### What is being asked
Copy every line that mentions the word "JSON".

### Dataset rows
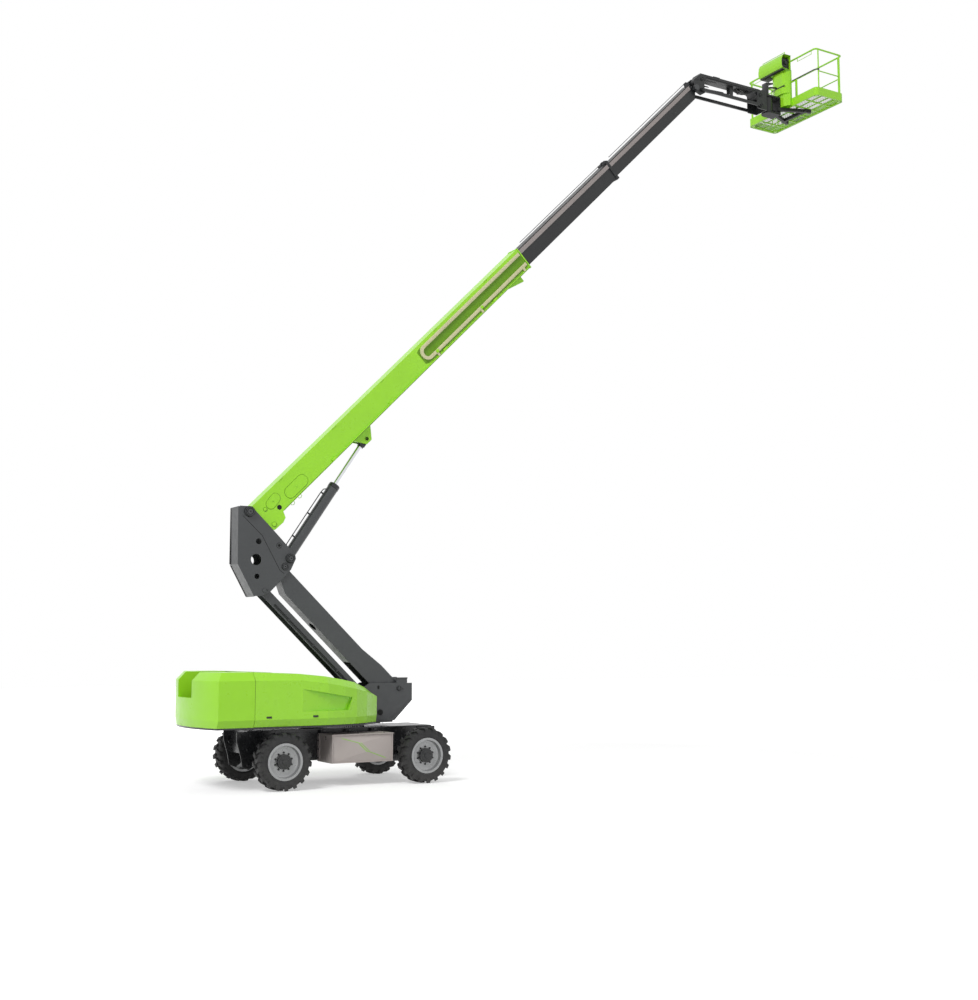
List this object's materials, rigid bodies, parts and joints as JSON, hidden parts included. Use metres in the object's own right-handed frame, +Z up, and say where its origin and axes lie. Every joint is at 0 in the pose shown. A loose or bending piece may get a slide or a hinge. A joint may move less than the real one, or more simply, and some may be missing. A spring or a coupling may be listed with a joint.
{
  "type": "articulated telescopic boom lift",
  "caption": "Self-propelled articulated boom lift with slewing turntable, parallelogram riser, three-section telescopic boom, jib and rotating work platform.",
  "frame": {"origin": "on the ground under the middle of the whole lift's length and width, in the pose of the picture", "axes": "+X towards the platform, +Y to the machine's left, +Z up"},
  "size_m": [15.8598, 2.49, 17.222],
  "materials": {
    "black_paint": "satin",
    "pin_steel": "satin",
    "taupe_paint": "satin",
    "tyre_rubber": "matte",
    "rim_paint": "satin",
    "counterweight_casting": "satin",
    "dark_grey_paint": "satin",
    "green_cover": "satin",
    "chrome_rod": "polished",
    "green_paint": "satin",
    "cream_track": "matte",
    "boom_dark_paint": "satin"
  },
  "bodies": {
    "chassis": {"chassis_frame": "black_paint", "slew_ring": "pin_steel", "side_box_left": "taupe_paint", "side_box_right": "taupe_paint", "front_axle": "black_paint", "rear_axle": "black_paint"},
    "steer_left": {"steer_knuckle_left": "black_paint"},
    "steer_right": {"steer_knuckle_right": "black_paint"},
    "wheel_front_left": {"tyre_front_left": "tyre_rubber", "rim_front_left": "rim_paint"},
    "wheel_front_right": {"tyre_front_right": "tyre_rubber", "rim_front_right": "rim_paint"},
    "wheel_rear_left": {"tyre_rear_left": "tyre_rubber", "rim_rear_left": "rim_paint"},
    "wheel_rear_right": {"tyre_rear_right": "tyre_rubber", "rim_rear_right": "rim_paint"},
    "turntable": {"turntable_base": "black_paint", "counterweight": "counterweight_casting", "engine_block": "black_paint", "tower": "dark_grey_paint"},
    "hood_left_cover": {"hood_left": "green_cover"},
    "hood_right_cover": {"hood_right": "green_cover"},
    "upper_riser": {"upper_riser_arm": "dark_grey_paint"},
    "lower_riser": {"lower_riser_arm": "dark_grey_paint"},
    "riser_barrel": {"riser_cylinder_barrel": "black_paint"},
    "riser_rod": {"riser_cylinder_rod": "chrome_rod"},
    "link": {"link_plates": "dark_grey_paint"},
    "boom_pin": {"main_boom_pin": "pin_steel"},
    "boom_base": {"boom_base_section": "green_paint", "cable_track": "cream_track"},
    "boom_middle": {"boom_section_two": "boom_dark_paint", "tray_section_two": "taupe_paint"},
    "boom_tip": {"boom_section_three": "boom_dark_paint", "tray_section_three": "taupe_paint"},
    "lift_pin": {"lift_cylinder_pin": "pin_steel"},
    "lift_barrel": {"lift_cylinder_barrel": "dark_grey_paint"},
    "lift_guide": {"lift_cylinder_guide": "pin_steel"},
    "lift_rod": {"lift_cylinder_rod": "chrome_rod"},
    "tip_pin": {"knuckle_pin": "pin_steel"},
    "knuckle": {"jib_knuckle": "boom_dark_paint"},
    "jib_arm": {"jib_upper_arm": "boom_dark_paint"},
    "jib_bars": {"jib_lower_bar_left": "boom_dark_paint", "jib_lower_bar_right": "boom_dark_paint"},
    "jib_barrel": {"jib_cylinder_barrel": "black_paint"},
    "jib_rod": {"jib_cylinder_rod": "chrome_rod"},
    "jib_head": {"jib_end": "boom_dark_paint"},
    "platform": {"platform_support": "black_paint", "platform_floor": "green_paint", "platform_rails": "green_paint", "toe_boards": "green_paint", "control_console": "green_paint", "lower_panel": "green_paint"},
    "entry": {"entry_bar": "black_paint"}
  },
  "joints": [
    {"name": "slew", "type": "hinge", "parent": "chassis", "child": "turntable", "pos_m": [-4.98, 0, 1.1], "axis": [0, 0, 1], "continuous": true},
    {"name": "steer_left", "type": "hinge", "parent": "chassis", "child": "steer_left", "pos_m": [-6.4165, 0.8, 0.52], "axis": [0, 0, 1], "range_deg": [-30, 30]},
    {"name": "steer_right", "type": "hinge", "parent": "chassis", "child": "steer_right", "pos_m": [-6.4165, -0.8, 0.52], "axis": [0, 0, 1], "range_deg": [-30, 30]},
    {"name": "wheel_front_left", "type": "hinge", "parent": "chassis", "child": "wheel_front_left", "pos_m": [-3.5435, 1, 0.52], "axis": [0, 1, 0], "continuous": true},
    {"name": "wheel_front_right", "type": "hinge", "parent": "chassis", "child": "wheel_front_right", "pos_m": [-3.5435, -1, 0.52], "axis": [0, 1, 0], "continuous": true},
    {"name": "wheel_rear_left", "type": "hinge", "parent": "steer_left", "child": "wheel_rear_left", "pos_m": [-6.4165, 1, 0.52], "axis": [0, 1, 0], "continuous": true},
    {"name": "wheel_rear_right", "type": "hinge", "parent": "steer_right", "child": "wheel_rear_right", "pos_m": [-6.4165, -1, 0.52], "axis": [0, 1, 0], "continuous": true},
    {"name": "hood_left_lid", "type": "hinge", "parent": "turntable", "child": "hood_left_cover", "pos_m": [-6.48, 0.408, 2.068], "axis": [1, 0, 0], "range_deg": [0, 55]},
    {"name": "hood_right_lid", "type": "hinge", "parent": "turntable", "child": "hood_right_cover", "pos_m": [-6.48, -0.408, 2.068], "axis": [-1, 0, 0], "range_deg": [0, 55]},
    {"name": "riser_lift", "type": "hinge", "parent": "turntable", "child": "upper_riser", "pos_m": [-3.663, 0, 1.764], "axis": [0, 1, 0], "range_deg": [-42.9, 16.1]},
    {"name": "lower_riser_turn", "type": "hinge", "parent": "turntable", "child": "lower_riser", "pos_m": [-4.07, 0, 1.305], "axis": [0, 1, 0], "range_deg": [-43, 16.2]},
    {"name": "link_level", "type": "hinge", "parent": "upper_riser", "child": "link", "pos_m": [-6.079, 0, 4.089], "axis": [0, 1, 0], "range_deg": [-16.2, 43]},
    {"name": "riser_cylinder_turn", "type": "hinge", "parent": "turntable", "child": "riser_barrel", "pos_m": [-4.48, 0, 1.27], "axis": [0, 1, 0], "range_deg": [-6, 6]},
    {"name": "riser_cylinder_stroke", "type": "slide", "parent": "riser_barrel", "child": "riser_rod", "axis": [0.5577, 0, 0.83], "range_m": [-0.2876, 0.1092]},
    {"name": "boom_lower", "type": "hinge", "parent": "link", "child": "boom_pin", "pos_m": [-6.807, 0, 5.103], "axis": [0, -1, 0], "range_deg": [-45, 0]},
    {"name": "boom_raise", "type": "hinge", "parent": "boom_pin", "child": "boom_base", "pos_m": [-6.807, 0, 5.103], "axis": [0, -1, 0], "range_deg": [0, 30]},
    {"name": "lift_swing_low", "type": "hinge", "parent": "link", "child": "lift_pin", "pos_m": [-5.977, 0, 4.246], "axis": [0, -1, 0], "range_deg": [-50, 0.5]},
    {"name": "lift_swing_high", "type": "hinge", "parent": "lift_pin", "child": "lift_barrel", "pos_m": [-5.977, 0, 4.246], "axis": [0, -1, 0], "range_deg": [-0.5, 26]},
    {"name": "lift_stroke_low", "type": "slide", "parent": "lift_barrel", "child": "lift_guide", "axis": [0.5554, 0, 0.8316], "range_m": [-0.895, 0.003]},
    {"name": "lift_stroke_high", "type": "slide", "parent": "lift_guide", "child": "lift_rod", "axis": [0.5554, 0, 0.8316], "range_m": [-0.003, 0.565]},
    {"name": "boom_extend", "type": "slide", "parent": "boom_base", "child": "boom_middle", "axis": [0.7071, 0, 0.7071], "range_m": [-3.2, 2.6]},
    {"name": "boom_extend_tip", "type": "slide", "parent": "boom_middle", "child": "boom_tip", "axis": [0.7071, 0, 0.7071], "range_m": [-3.21, 2.61]},
    {"name": "level_low", "type": "hinge", "parent": "boom_tip", "child": "tip_pin", "pos_m": [4.15033, 0, 15.80011], "axis": [0, -1, 0], "range_deg": [-0.5, 45.5]},
    {"name": "level_high", "type": "hinge", "parent": "tip_pin", "child": "knuckle", "pos_m": [4.15033, 0, 15.80011], "axis": [0, -1, 0], "range_deg": [-30.5, 0.5]},
    {"name": "jib_lift", "type": "hinge", "parent": "knuckle", "child": "jib_arm", "pos_m": [4.32, 0, 16.05], "axis": [0, -1, 0], "range_deg": [-60, 60]},
    {"name": "jib_bar_turn", "type": "hinge", "parent": "knuckle", "child": "jib_bars", "pos_m": [4.32, 0, 15.78], "axis": [0, -1, 0], "range_deg": [-61, 61]},
    {"name": "jib_end_level", "type": "hinge", "parent": "jib_arm", "child": "jib_head", "pos_m": [6.16, 0, 16.05], "axis": [0, -1, 0], "range_deg": [-61, 61]},
    {"name": "jib_cylinder_turn", "type": "hinge", "parent": "knuckle", "child": "jib_barrel", "pos_m": [4.355, 0, 15.872], "axis": [0, -1, 0], "range_deg": [-66, 66]},
    {"name": "jib_cylinder_stroke", "type": "slide", "parent": "jib_barrel", "child": "jib_rod", "axis": [0.9983, 0, 0.0582], "range_m": [-0.1644, 0.1644]},
    {"name": "platform_rotate", "type": "hinge", "parent": "jib_head", "child": "platform", "pos_m": [6.55, 0, 15.9], "axis": [0, 0, 1], "range_deg": [-85, 85]},
    {"name": "entry_bar_lift", "type": "slide", "parent": "platform", "child": "entry", "axis": [0, 0, 1], "range_m": [0, 0.4]}
  ],
  "couplings": [
    {"joint": "steer_right", "follows": "steer_left", "ratio": 1},
    {"joint": "lower_riser_turn", "follows": "riser_lift", "ratio": 1},
    {"joint": "link_level", "follows": "riser_lift", "ratio": -1},
    {"joint": "riser_cylinder_turn", "follows": "riser_lift", "ratio": -0.1002},
    {"joint": "riser_cylinder_stroke", "follows": "riser_lift", "m_per_rad": 0.3815},
    {"joint": "lift_swing_low", "follows": "boom_lower", "ratio": 1.102},
    {"joint": "lift_swing_high", "follows": "boom_raise", "ratio": 0.843},
    {"joint": "lift_stroke_low", "follows": "boom_lower", "m_per_rad": 1.1357},
    {"joint": "lift_stroke_high", "follows": "boom_raise", "m_per_rad": 1.0714},
    {"joint": "boom_extend_tip", "follows": "boom_extend", "ratio": 1},
    {"joint": "level_low", "follows": "boom_lower", "ratio": -1},
    {"joint": "level_high", "follows": "boom_raise", "ratio": -1},
    {"joint": "jib_bar_turn", "follows": "jib_lift", "ratio": 1},
    {"joint": "jib_end_level", "follows": "jib_lift", "ratio": -1},
    {"joint": "jib_cylinder_turn", "follows": "jib_lift", "ratio": 1.0213},
    {"joint": "jib_cylinder_stroke", "follows": "jib_lift", "m_per_rad": 0.1551}
  ]
}
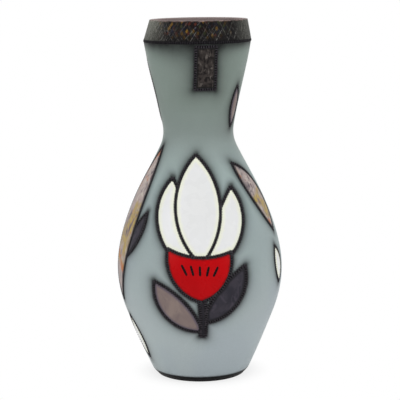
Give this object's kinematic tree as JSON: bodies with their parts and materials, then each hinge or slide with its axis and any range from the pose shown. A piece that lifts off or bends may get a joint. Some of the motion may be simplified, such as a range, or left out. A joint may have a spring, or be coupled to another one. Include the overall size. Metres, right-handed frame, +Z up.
{
  "type": "ornamented ceramic vase",
  "caption": "Tall waisted ceramic vase with a dark textured collar, a hanging tab and inlaid bloom and leaf ornaments between raised stitched lines.",
  "frame": {"origin": "centre of the foot, in the plane that the vase stands on", "axes": "+Z up the vase's axis to the lip, -Y out of the side with the bloom, +X to the viewer's right of it"},
  "size_m": [0.1392, 0.1403, 0.3],
  "materials": {
    "body_glaze": "satin",
    "foot_slip": "satin",
    "collar_slip": "satin, combed",
    "line_slip": "satin, rouletted",
    "white_glaze": "satin gloss",
    "red_glaze": "gloss",
    "taupe_glaze": "satin gloss",
    "ochre_slip": "satin, brushed",
    "charcoal_slip": "satin",
    "tab_slip": "satin, mottled"
  },
  "bodies": {
    "root": {"belly_wall": "body_glaze", "neck_wall": "body_glaze", "foot_slab": "foot_slip", "rim_collar": "collar_slip", "collar_line": "line_slip", "bloom_line": "line_slip", "calyx_marks": "line_slip", "left_leaf_line": "line_slip", "right_leaf_line": "line_slip", "right_bud_line": "line_slip", "left_bud_line": "line_slip", "back_line": "line_slip", "tab_line": "line_slip", "neck_bud_line": "line_slip", "neck_leaf_line": "line_slip", "centre_petal": "white_glaze", "left_petal": "white_glaze", "right_petal": "white_glaze", "right_bud": "white_glaze", "left_bud": "white_glaze", "pod": "white_glaze", "calyx": "red_glaze", "pod_seed": "red_glaze", "left_frond": "taupe_glaze", "back_left_frond": "taupe_glaze", "neck_bud": "taupe_glaze", "neck_leaf": "taupe_glaze", "left_leaf": "ochre_slip", "right_leaf": "ochre_slip", "back_right_frond": "ochre_slip", "stem": "charcoal_slip", "right_frond": "charcoal_slip", "left_leaflet": "charcoal_slip", "tab": "tab_slip"}
  },
  "joints": []
}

### Full solution
List this object's materials, rigid bodies, parts and joints as JSON, hidden parts included. Use metres in the object's own right-handed frame, +Z up, and say where its origin and axes lie. Every joint is at 0 in the pose shown. A loose or bending piece may get a slide or a hinge. A joint may move less than the real one, or more simply, and some may be missing. A spring or a coupling may be listed with a joint.
Give this object's kinematic tree as JSON: bodies with their parts and materials, then each hinge or slide with its axis and any range from the pose shown. A piece that lifts off or bends may get a joint. Some of the motion may be simplified, such as a range, or left out. A joint may have a spring, or be coupled to another one. Include the overall size. Metres, right-handed frame, +Z up.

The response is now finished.